Dr Latévi Senam Lawson-Hellu, sociologue togolais, spécialiste des questions du dividende démographique et développement durable en Afrique a la même lecture que son compatriote Koupogbé.

Contacté par l’Agence Anadolu, il affirme que « les Etats de l’Afrique subsaharienne devraient veiller à lutter efficacement contre la corruption, et investir plus dans le développement du capital humain », s’ils veulent tirer grand profit de ce boom démographique.

« Avec la corruption qu’il y a dans ces Pays, il y a très peu de chances d’économiser, d’épargner ou de mobiliser des moyens pour des projets et programmes au profit de la population en âge de travailler », note-t-il.

Lutter contre le chômage et le terrorisme
Le sociologue togolais prône une économie qui ne soit pas extravertie dans les pays de l’Afrique subsaharienne. « En Afrique subsaharienne, on importe plus qu’on exporte. Autrement dit, tout ce qui se fait aujourd’hui dans ces pays comme travail, c’est pour les autres. Pas pour enrichir leurs propres économies. Dans un autre sens, ces pays doivent développer des projets d’amélioration des systèmes de santé pour que d’ici là, les gens qui travaillent puissent se faire soigner convenablement », suggère Lawson-Hellu.
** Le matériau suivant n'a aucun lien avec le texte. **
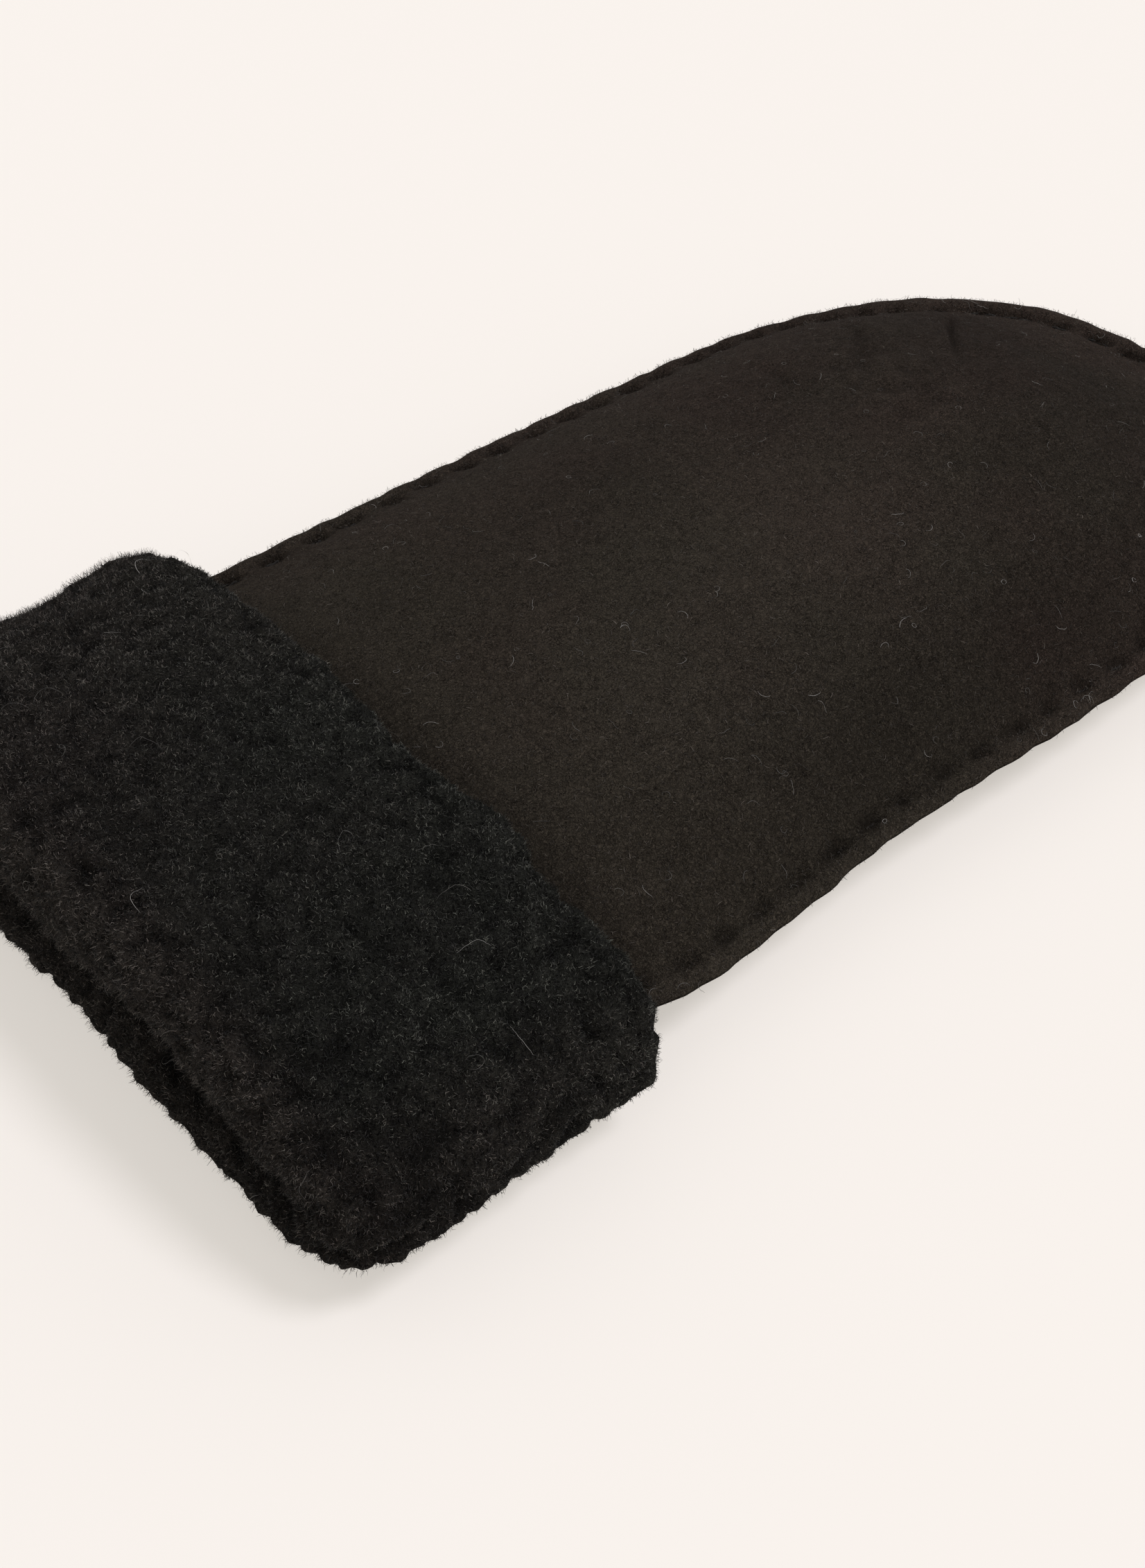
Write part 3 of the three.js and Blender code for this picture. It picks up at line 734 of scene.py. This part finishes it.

Il a mis enfin l’accent sur la lutte contre le chômage, déjà ambiant dans ces pays.

Avec le boom démographique qui se profile à l’horizon, si les gouvernants de ces pays ne prennent garde, en développant, soutient-il, des politiques de développement qui créent des emplois et luttent efficacement contre le chômage, cela peut se retourner en faveur de l’extrémisme violent et du terrorisme qui frappent déjà dans plusieurs pays du continent africain.

« Les groupes terroristes recrutent plus dans ces groupes cibles. Et puisqu’en Afrique, les inégalités augmentent proportionnellement à l’augmentation de population, on doit faire extrêmement attention pour ne pas créer des espaces favorables au terrorisme et à l’extrémisme violent. Car ces inégalités poussent à la révolte, et amènent une partie des jeunes frustrés à céder face aux promesses mirobolantes des groupes extrémistes et terroristes », a conclu Lawson-Hellu.